We paid our bill and walked toward home before the Te Deum started, but I loved thinking about how the first thing a winning contrada does is return to its contrada church and offer a Te Deum to God for having granted victory. This city is indescribably Catholic. It’s like a fresco; Catholicism has seeped into the fabric of their everyday life in ways that astonish. You don’t see this in France, for example. The Italians have a genius for religion and culture. I never thought I would have so much fun at a horse race, but the Palio has been more of a religious event, or at least a liturgical one. I am in awe of it, and of these Sienese people.
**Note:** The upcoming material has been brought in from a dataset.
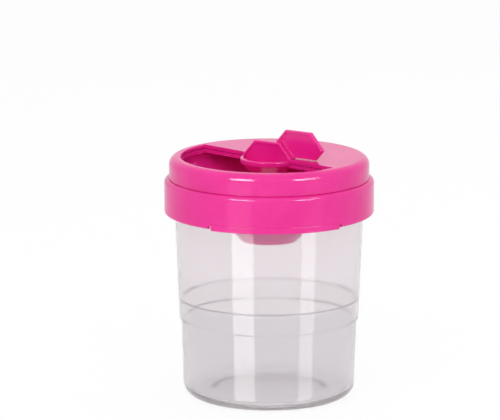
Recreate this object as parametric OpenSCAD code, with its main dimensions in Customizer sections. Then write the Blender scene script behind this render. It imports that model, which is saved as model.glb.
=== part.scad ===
// Brush washer with lid: a clear stepped cup under a two-tier snap lid.
// Inside the lid a funnel narrows to an open end, and a half-disc shutter
// under the deck is turned by a honeycomb grip to close the half-moon opening.
// Origin at the centre of the cup's base, +Z up, straight edge of the deck along X.

/* [Cup] */
// Height of the cup's mouth above its base
cup_h = 91.1; // [88:0.1:92]
// Outer radius of the cup at its mouth
cup_mouth_r = 40; // [39.5:0.1:40.2]
// Wall thickness of the cup
cup_wall = 1.2; // [1:0.1:1.4]
// Height of the outer step in the wall
step_z = 33.4; // [20:0.2:40]
// How far the step draws the wall in
step_in = 0.9; // [0.5:0.1:1.2]
// Height of the ledge inside the cup above the outer step
ledge_rise = 8.9; // [4:0.1:12]
// Outer radius of the wall just above the base corner
cup_base_r = 35.9; // [35:0.1:36.5]
// Outer radius of the rounded base corner
base_corner = 6; // [4:0.5:7]
// Outer radius of the snap ring below the mouth
snap_ring_r = 41.7; // [41:0.1:41.7]

/* [Collar] */
// Outer radius of the lower tier of the lid
collar_r = 43.9; // [43.8:0.1:46]
// Height of the collar from its lower edge to its top
collar_h = 14.8; // [13:0.2:16]
// Wall thickness of the collar
collar_wall = 1.5; // [1.3:0.1:1.5]
// Width of each snap tongue around the lower edge, in degrees
tongue_angle = 76; // [50:1:85]
// How far the tongue's lip stands out
tongue_lip = 0.35; // [0.2:0.05:0.5]

/* [Cap] */
// Outer radius of the upper tier of the lid
cap_r = 41.9; // [41.7:0.1:42]
// Height of the upper tier
cap_h = 9.2; // [9:0.1:10]
// Radius of the rounded shoulder
shoulder_r = 3.4; // [2.5:0.1:3.5]
// Radius of the opening inside the rim
rim_r = 37; // [36.5:0.1:37.5]
// Thickness of the deck
deck_t = 1.6; // [1.4:0.1:1.8]
// How far the deck reaches past the centre line
deck_past = 0.6; // [0.5:0.1:2]

/* [Funnel] */
// How far the funnel's lower end hangs below the deck
funnel_drop = 35.4; // [32:0.2:40]
// Outer radius of the funnel's lower end
spout_r = 11.4; // [10.5:0.1:14]
// Wall thickness of the funnel
funnel_wall = 1.2; // [1:0.1:1.4]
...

“What is it about Italians?” I told Sordello, over pasta in pesto. “They don’t know how to govern themselves, but man, they sure know how to live.”
“Can you think of one people that can govern itself, but also knows how to live?” he said. Sordello lives in New Orleans, another city with bad government, but good living.
I could not. I do believe that if you are born in Siena, or baptized into a contrada, you would never want to leave something so special, and people so dear. Holy Heads of medieval mystics, blessing the horse in the church, then protecting horse shit as a potential relic, the medieval parade, the race itself dedicated to the Blessed Virgin, the running to the church to sing a Te Deum before feasting.
This is life as it ought to be lived. And I got to see it, and even be a part of it. Thanks be to God — and thanks to my wife Julie for letting me come here, and for Ron Herzman and his amazing team for inviting me and making it special for us.
Hide your quenelles, we’re off to Lyon tomorrow.